**PROMPT**:
Each entry needs to be restated exactly as written.

START

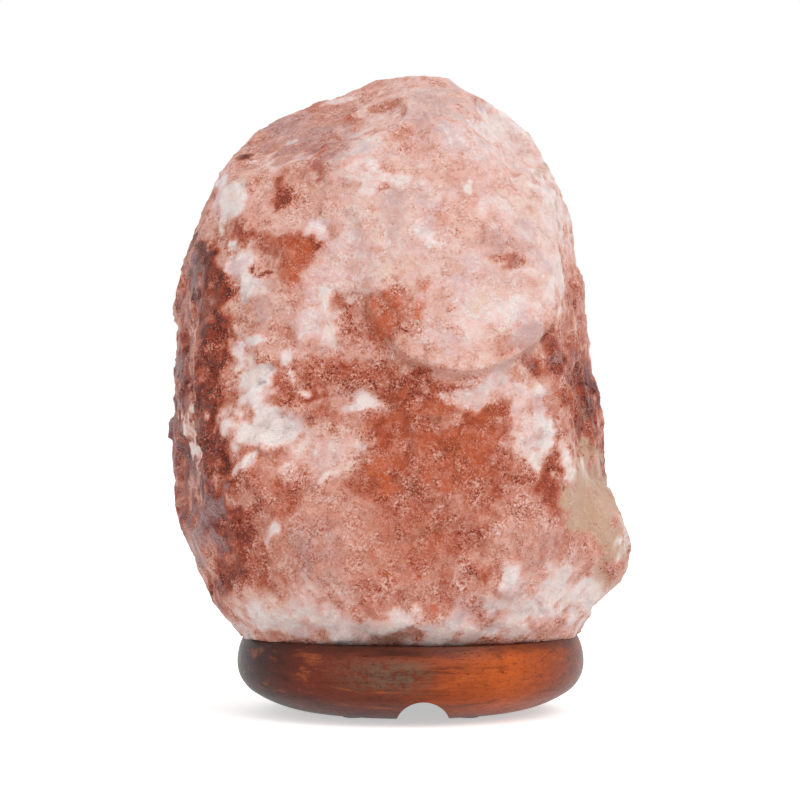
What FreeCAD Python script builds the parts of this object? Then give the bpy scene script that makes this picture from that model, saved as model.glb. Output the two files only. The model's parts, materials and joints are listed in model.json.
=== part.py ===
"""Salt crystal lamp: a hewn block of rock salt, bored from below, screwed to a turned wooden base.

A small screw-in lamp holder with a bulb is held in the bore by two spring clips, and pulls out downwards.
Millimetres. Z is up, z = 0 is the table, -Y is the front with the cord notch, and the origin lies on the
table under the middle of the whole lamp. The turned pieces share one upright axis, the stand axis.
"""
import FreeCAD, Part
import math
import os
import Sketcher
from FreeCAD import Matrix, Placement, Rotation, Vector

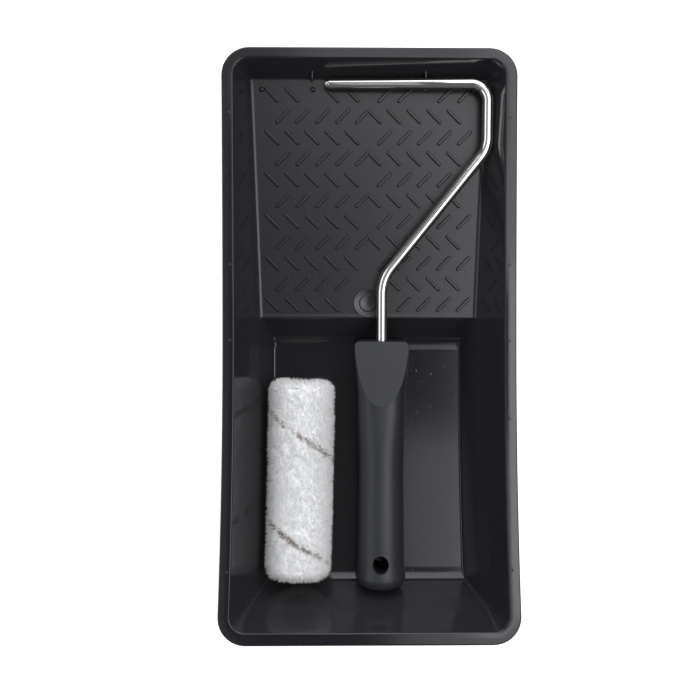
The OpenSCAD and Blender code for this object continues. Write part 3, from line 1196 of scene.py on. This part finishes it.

END

**RESPONSE**:
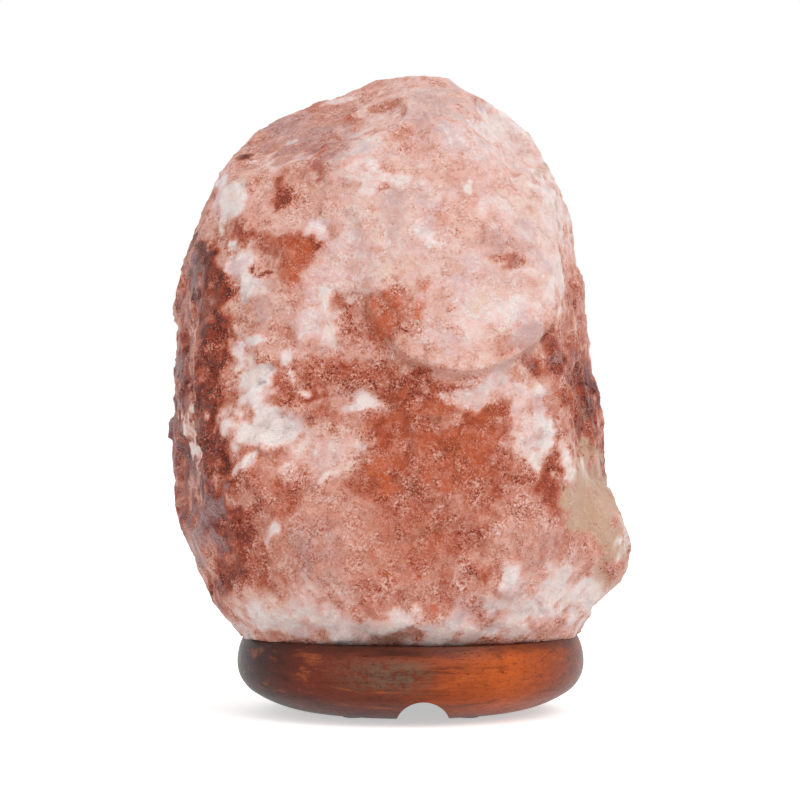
What FreeCAD Python script builds the parts of this object? Then give the bpy scene script that makes this picture from that model, saved as model.glb. Output the two files only. The model's parts, materials and joints are listed in model.json.
=== part.py ===
"""Salt crystal lamp: a hewn block of rock salt, bored from below, screwed to a turned wooden base.

A small screw-in lamp holder with a bulb is held in the bore by two spring clips, and pulls out downwards.
Millimetres. Z is up, z = 0 is the table, -Y is the front with the cord notch, and the origin lies on the
table under the middle of the whole lamp. The turned pieces share one upright axis, the stand axis.
"""
import FreeCAD, Part
import math
import os
import Sketcher
from FreeCAD import Matrix, Placement, Rotation, Vector

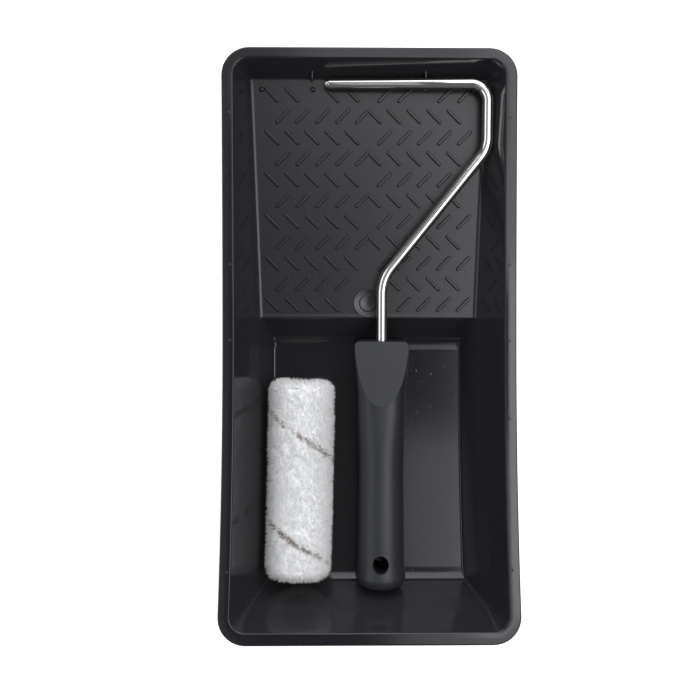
The OpenSCAD and Blender code for this object continues. Write part 3, from line 1196 of scene.py on. This part finishes it.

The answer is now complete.